The defendant sought by cross application summary judgement under rule 293 of the Uniform Civil Procedure Rules 1999 (Qld).

Statutory framework

Section 9 of the PIPA provides that:

(1) Before starting a proceeding in a court based on a claim, a claimant must give written notice of the claim, in the approved form, to the person against whom the proceeding is proposed to be started.

(3) Part 1 of the notice must be given within the period ending on the earlier of the following days— 

(a)  the day 9 months after the day the incident giving rise to the personal injury happened or, if symptoms of the injury are not immediately apparent, the first appearance of symptoms of the injury;

(b)  the day 1 month after the day the claimant first instructs a law practice to act on the person’s behalf in seeking damages for the personal injury and the person against whom the proceeding is proposed to be started is identified.

The plaintiff relied on s 18(1)(c) to proceed with the claim. That section relevantly provides:

18 Claimant’s failure to give part 1 of a notice of a claim 

(c) the court, on application by the claimant— 


(ii) authorises the claimant to proceed further with the claim despite the noncompliance.

Consideration

Ultimately, his Honour allowed the plaintiff to proceed with the claim despite non-compliance with the PIPA.

In reaching this decision, Morzone QC DCJ relied on McKeekin J in Stanley-Clarke v Boyle [2012] QSC 196 to first determine whether the claim was justiciable. In Boyle, McKeekin J held:

[13] Proceedings commenced in breach of the provisions of this nature are not nullities… the legislation in question here gives the Court power to assist the applicant… PIPA gives no guidance as to the considerations that are relevant to the exercise of the discretion conferred. All that can be said is that plainly s 18(1)(c)(ii) requires that a discretion be exercised and of course it must be exercised judicially – the factors for and against balanced, and the decision made bearing in mind the purpose of the statute.

After considering conflicting authorities and in exercising the discretion, his Honour found:

[41]  In my view the current state of the law is that non-compliance with the pre-litigation procedures of the PIPA does not inevitably render the proceeding not justiciable, void or a nullity. Instead, as in the circumstances of this case, the court is empowered to excuse non-compliance pursuant to s 18(1)(c) of the PIPA.

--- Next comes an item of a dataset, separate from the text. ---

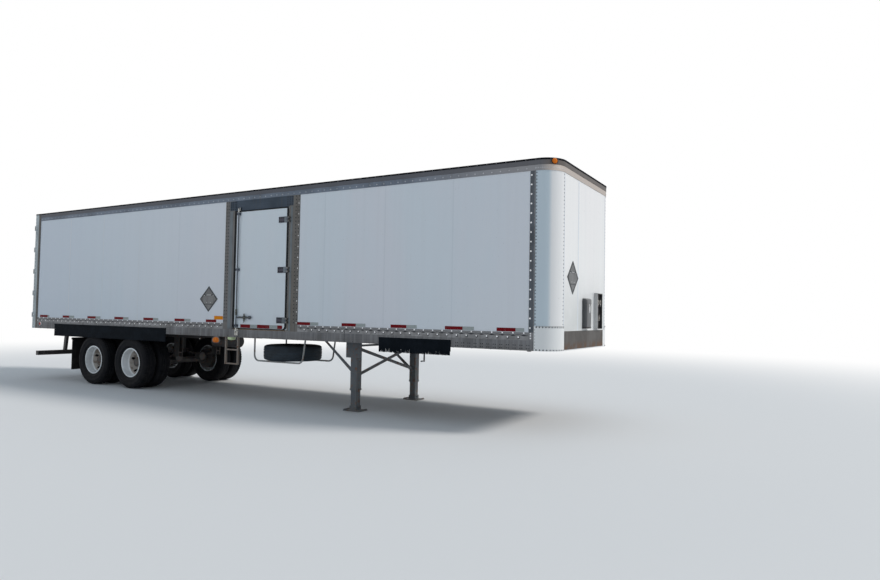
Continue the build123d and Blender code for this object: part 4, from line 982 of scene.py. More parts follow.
def front_joints(bm):
    """The joint on the front wall with its rivets, and the edges of the round corners."""
    z0, z1 = rail_bottom + 0.28, top_rail_low - 0.002
    bar(bm, wall_front, wall_front + 0.0012, -0.393, -0.353, z0, z1)
    for z in evenly(z0 + 0.03, z1 - 0.03, 0.075):
        rivet(bm, (wall_front, -0.343, z), (1, 0, 0), 0.0055, 0.0028)
    for side in (-1, 1):
        y = side * (flat_y - 0.004)
        bar(bm, wall_front, wall_front + 0.002, y - 0.012, y + 0.012, z0, z1)


def roof_joints(bm):
    """Low laps across the roof sheet."""
    top = high("roof_sheet", "z")
    for x in evenly(rear + 0.3, front - 0.4, 1.22):
        bar(bm, x - 0.02, x + 0.02, -half + 0.05, half - 0.05, top, top + 0.003, 0.001)
        for y in evenly(-half + 0.08, half - 0.08, 0.1):
            rivet(bm, (x + 0.01, y, top + 0.003), (0, 0, 1), 0.006, 0.0028, 6)
    for side in (-1, 1):
        for x in evenly(rear + 0.1, corner_x, 0.15):
            rivet(
                bm, (x, side * high("roof_edge", "y"), high("roof_edge", "z") - 0.012),
                (0, side, 0), 0.005, 0.0022, 6,
            )


piece("wall_joints", "van", "sealed_joint", wall_joints)
piece("front_joints", "van", "sealed_joint", front_joints)
piece("roof_joints", "van", "roof_metal", roof_joints)

# %% [markdown]
# ## Reflective tape
#
# Lengths of red and white tape run along the foot of each side, on the door and round the rear. Tape like
# this is a film of tiny corner-cube cells, so it is built as a film 0.6 mm thick with a fine cell pattern.
# The lengths on the door side were measured in the photograph; the far side repeats them, and the rear
# has an even pattern.


# %% Tape finish and lengths
def tape(name, colour, cell):
    """Reflective film with a pattern of fine cells."""
    f = Finish(name, colour, 0.5, Specular_IOR_Level=0.1)
    place = put(f.tree, "ShaderNodeTexCoord").outputs["Object"]
    cells = put(f.tree, "ShaderNodeTexVoronoi", feature="DISTANCE_TO_EDGE")
    feed(f.tree, cells.inputs["Vector"], place)
    feed(f.tree, cells.inputs["Scale"], 170.0)
    f.over(fade(f.tree, cells.outputs["Distance"], 0.12, 0.02), cell, 0.4)
    f.over(f.part(f.mask("Patches", Scale=18.0, Start=0.5, End=0.72), 0.2), (0.16, 0.13, 0.12), 0.7)
    return f


finishes["red_tape"] = tape("Red tape", (0.20, 0.003, 0.008), (0.13, 0.002, 0.005))
finishes["white_tape"] = tape("White tape", (0.42, 0.45, 0.44), (0.32, 0.35, 0.34))
finishes["orange_plate"] = tape("Orange reflector", (0.86, 0.29, 0.004), (0.70, 0.19, 0.003))
measured_lengths = (
    # red start, red end, white end, from the middle of the box
    (-6.1, -5.787, -5.719),
    (-5.186, -4.931, -4.741),
    (-4.248, -3.95, -3.779),
    (-3.296, -2.997, -2.822),
    (-2.338, -2.034, -1.873),
    (-1.383, -1.095, -0.923),
    (-0.492, -0.21, -0.21),
    (1.779, 2.068, 2.246),
    (2.738, 3.027, 3.216),
    (3.702, 3.994, 4.181),
    (4.672, 4.968, 5.151),
    (5.512, 5.801, 5.93),
)
tape_z, tape_high, film = 1.432, 0.05, 0.0006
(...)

[45] … Despite being prompted by the defendant’s solicitor, the plaintiff’s solicitor still engaged in inordinate delay. This can be explained by the solicitors’ continuing tardiness, ignorance and referral to counsel.

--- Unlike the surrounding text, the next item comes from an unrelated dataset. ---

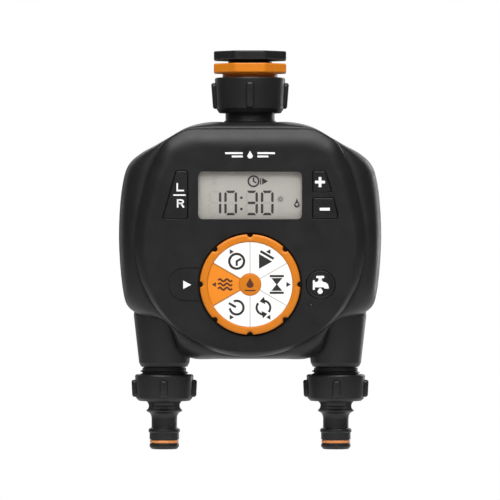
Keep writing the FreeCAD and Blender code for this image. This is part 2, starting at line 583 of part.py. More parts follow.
def battery_door():
    """Flat lid with grip ridges and a catch tongue, hung on a pin along its lower edge."""
    x1 = DOOR_HALF_X - DOOR_GAP
    z0, z1 = DOOR_LOW_Z + DOOR_GAP, DOOR_TOP_Z - DOOR_GAP
    lid_y, face_y = BACK_Y - LID_T, BACK_Y + LID_PROUD
    lid = plate(-x1, x1, z0, z1, lid_y, face_y, DOOR_CORNER_R)
    ridges = []
    for i in range(RIDGES):
        ridge_z = DOOR_TOP_Z - RIDGE_DROP - RIDGE_PITCH * i
        ridges.append(block(-RIDGE_HALF_X, RIDGE_HALF_X, face_y, BACK_Y + RIDGE_HEIGHT,
                            ridge_z - RIDGE_PITCH / 2, ridge_z))
    tongue = block(-7, 7, lid_y - 2.0, lid_y, z1 - 1.8, z1 - 0.2)
    arm = block(DOOR_KNUCKLE_X[0], DOOR_KNUCKLE_X[1], BACK_Y - 1.2, HINGE_Y, HINGE_Z, DOOR_LOW_Z + 1.2)
    barrel = knuckle(*DOOR_KNUCKLE_X)
    hole = pin_hole(DOOR_KNUCKLE_X[0] - 1, DOOR_KNUCKLE_X[1] + 1, HINGE_PIN_R + 0.08)
    return cut(fused([lid, tongue, arm, barrel] + ridges), [hole])


def hinge_pin():
    return pin_hole(KNUCKLE_X[0][0], KNUCKLE_X[1][1], HINGE_PIN_R)


def battery_tray():
    """Open-backed box that holds the four cells across the housing."""
    z1 = CELL_TOP_Z + CELL_R + 0.1
    z0 = CELL_TOP_Z - (CELLS - 1) * CELL_PITCH - CELL_R - 0.1
    wall = TRAY_WALL
    box = block(-TRAY_HALF_X, TRAY_HALF_X, TRAY_FRONT_Y, TRAY_BACK_Y - 0.2, z0 - wall, z1 + wall)
    room = block(-TRAY_HALF_X + wall, TRAY_HALF_X - wall, TRAY_FRONT_Y + wall, TRAY_BACK_Y + 1, z0, z1)
    fins = []
    for i in range(CELLS - 1):
        z = CELL_TOP_Z - (i + 0.5) * CELL_PITCH
        fins.append(block(-20, 20, TRAY_FRONT_Y + wall - 0.1, CELL_Y - 4.5, z - 0.25, z + 0.25))
    return fused([cut(box, [room])] + fins)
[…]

[46] The plaintiff had no knowledge of, and did not contribute to, the failure to serve the notice. This and the subsequent delay ought not be visited upon the plaintiff/client. I accept the solicitor’s ignorant inaction as a reasonable explanation for the delay.

[48] The defendant argues that he will suffer prejudice if leave is granted pursuant to s18(1)(c)(ii) of the PIPA because it will eliminate the fatalness of the defence.  I disagree. In my view the plaintiff’s action was commenced within time by filing the claim and statement of claim on 12 February 2014, almost a year before the expiry of the limitation period.  Even though the notice of claim was served outside the limitation period such non-compliance did not have the effect of altering the limitation period, and the defence was never available.

As to the plaintiff’s prospects of success, his Honour found that emails between the defendant and the recovery agent tended to show that the defendant knew his role in detaining the plaintiff. As such, his Honour found that there were real prospects of success and the need for a trial.

His Honour allowed the plaintiff’s application and dismissed the defendant’s application for summary judgement.